Reproduce, exactly and in full, only the lines below from the one containing "build_eyestays(stay_satin, cutter)" through the one containing "bpy.context.scene.collection.objects.link(empty)".

■ SOURCE MATERIAL
* BEGIN *
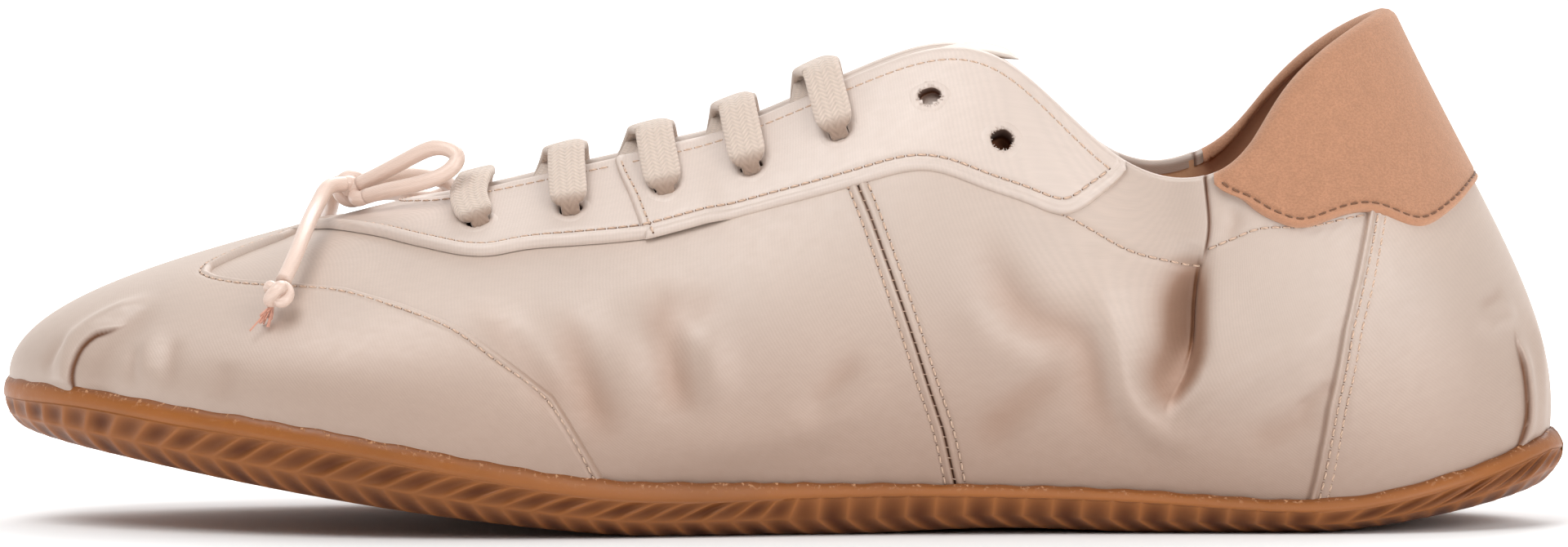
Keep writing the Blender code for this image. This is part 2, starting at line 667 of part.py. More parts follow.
def build_laces(finish):
    """A bar at the first eyelets, then a crossing up to each further pair."""
    stations = EYELETS[:LACED_ROWS, 0]
    reach = 0.5 + (1 - EYELETS[:LACED_ROWS, 1]) / (2 * BRIDGE_REACH)
    start, end = (stations[0], -reach[0], LACE_LIFT), (stations[0], reach[0], LACE_LIFT)
    strap("lace_bar_1", start, end, finish)
    for row in range(1, LACED_ROWS):
        name = f"lace_cross_{row + 1}"
        low = stations[row - 1] + LACE_STEP
        up_right = (low, -LACE_FROM, LACE_UNDER), (stations[row], reach[row], LACE_LIFT)
        up_left = (low, LACE_FROM, LACE_UNDER), (stations[row], -reach[row], LACE_LIFT)
        under = strap(name, *up_right, finish)
        join(under, strap(f"{name}_over", *up_left, finish, raised=LACE_OVER))


def build_bow(finish):
    ball("bow_knot", BOW_KNOT_AT, BOW_KNOT_HALF, finish)
    for side in ("lateral", "medial"):
        tube(f"bow_loop_{side}", BOW_LOOPS[side], finish)
        tube(f"bow_end_{side}", BOW_ENDS[side], finish)
        ball(f"bow_end_knot_{side}", END_KNOTS[side], END_KNOT_HALF, finish)


def main():
    for obj in list(bpy.data.objects):
        bpy.data.objects.remove(obj)
    satin = material("satin", SATIN, 0.45)
    stay_satin = material("stay satin", STAY_SATIN, 0.45)
    cutter = eyelet_cutter()
    build_outsole(material("gum rubber", GUM, 0.5))
    build_insole(material("insole leather", LEATHER, 0.6))
    build_upper(satin, cutter)
    build_tongue(material("tongue satin", STAY_SATIN, 0.5))
    build_toe(material("toe satin", SATIN, 0.45))
    build_eyestays(stay_satin, cutter)
    build_heel_tab(material("suede", SUEDE, 0.9))
    build_laces(material("cotton lace", COTTON, 0.9))
    build_bow(material("satin cord", CORD_SATIN, 0.4))


main()
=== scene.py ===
"""Ballet sneaker, left shoe: fine surfaces and finishes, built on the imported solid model.

The toe points along -X, the lateral side faces -Y and the sole stands on z = 0. Tables and
formulas are in millimetres; build() turns them into metres with MM.

Everything on the foot is read from one surface, skin(around, up). around runs 0 to 1 round
the feather line, where the upper meets the sole: toe tip 0, lateral side, heel 0.5, medial
side. up runs from 0 at the feather line to 1 at the edge of the throat and collar.
"""

import math
from collections import namedtuple

import bpy
import numpy as np
from bpy.props import FloatProperty, FloatVectorProperty, PointerProperty
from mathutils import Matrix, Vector


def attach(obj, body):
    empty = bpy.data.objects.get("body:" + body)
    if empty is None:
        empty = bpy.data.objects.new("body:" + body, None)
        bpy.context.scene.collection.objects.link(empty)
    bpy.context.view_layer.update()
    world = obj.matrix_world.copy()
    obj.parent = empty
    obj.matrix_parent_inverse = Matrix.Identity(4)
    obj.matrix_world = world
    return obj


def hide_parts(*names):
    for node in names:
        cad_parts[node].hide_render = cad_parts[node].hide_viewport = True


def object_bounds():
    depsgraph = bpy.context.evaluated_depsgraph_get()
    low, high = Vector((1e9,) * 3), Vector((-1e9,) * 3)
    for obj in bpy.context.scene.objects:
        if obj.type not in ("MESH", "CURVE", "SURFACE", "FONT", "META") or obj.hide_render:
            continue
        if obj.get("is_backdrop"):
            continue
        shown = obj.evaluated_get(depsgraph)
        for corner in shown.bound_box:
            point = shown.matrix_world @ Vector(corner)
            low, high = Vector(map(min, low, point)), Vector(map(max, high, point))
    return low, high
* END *
■ RIGHT ANSWER
    build_eyestays(stay_satin, cutter)
    build_heel_tab(material("suede", SUEDE, 0.9))
    build_laces(material("cotton lace", COTTON, 0.9))
    build_bow(material("satin cord", CORD_SATIN, 0.4))


main()
=== scene.py ===
"""Ballet sneaker, left shoe: fine surfaces and finishes, built on the imported solid model.

The toe points along -X, the lateral side faces -Y and the sole stands on z = 0. Tables and
formulas are in millimetres; build() turns them into metres with MM.

Everything on the foot is read from one surface, skin(around, up). around runs 0 to 1 round
the feather line, where the upper meets the sole: toe tip 0, lateral side, heel 0.5, medial
side. up runs from 0 at the feather line to 1 at the edge of the throat and collar.
"""

import math
from collections import namedtuple

import bpy
import numpy as np
from bpy.props import FloatProperty, FloatVectorProperty, PointerProperty
from mathutils import Matrix, Vector


def attach(obj, body):
    empty = bpy.data.objects.get("body:" + body)
    if empty is None:
        empty = bpy.data.objects.new("body:" + body, None)
        bpy.context.scene.collection.objects.link(empty)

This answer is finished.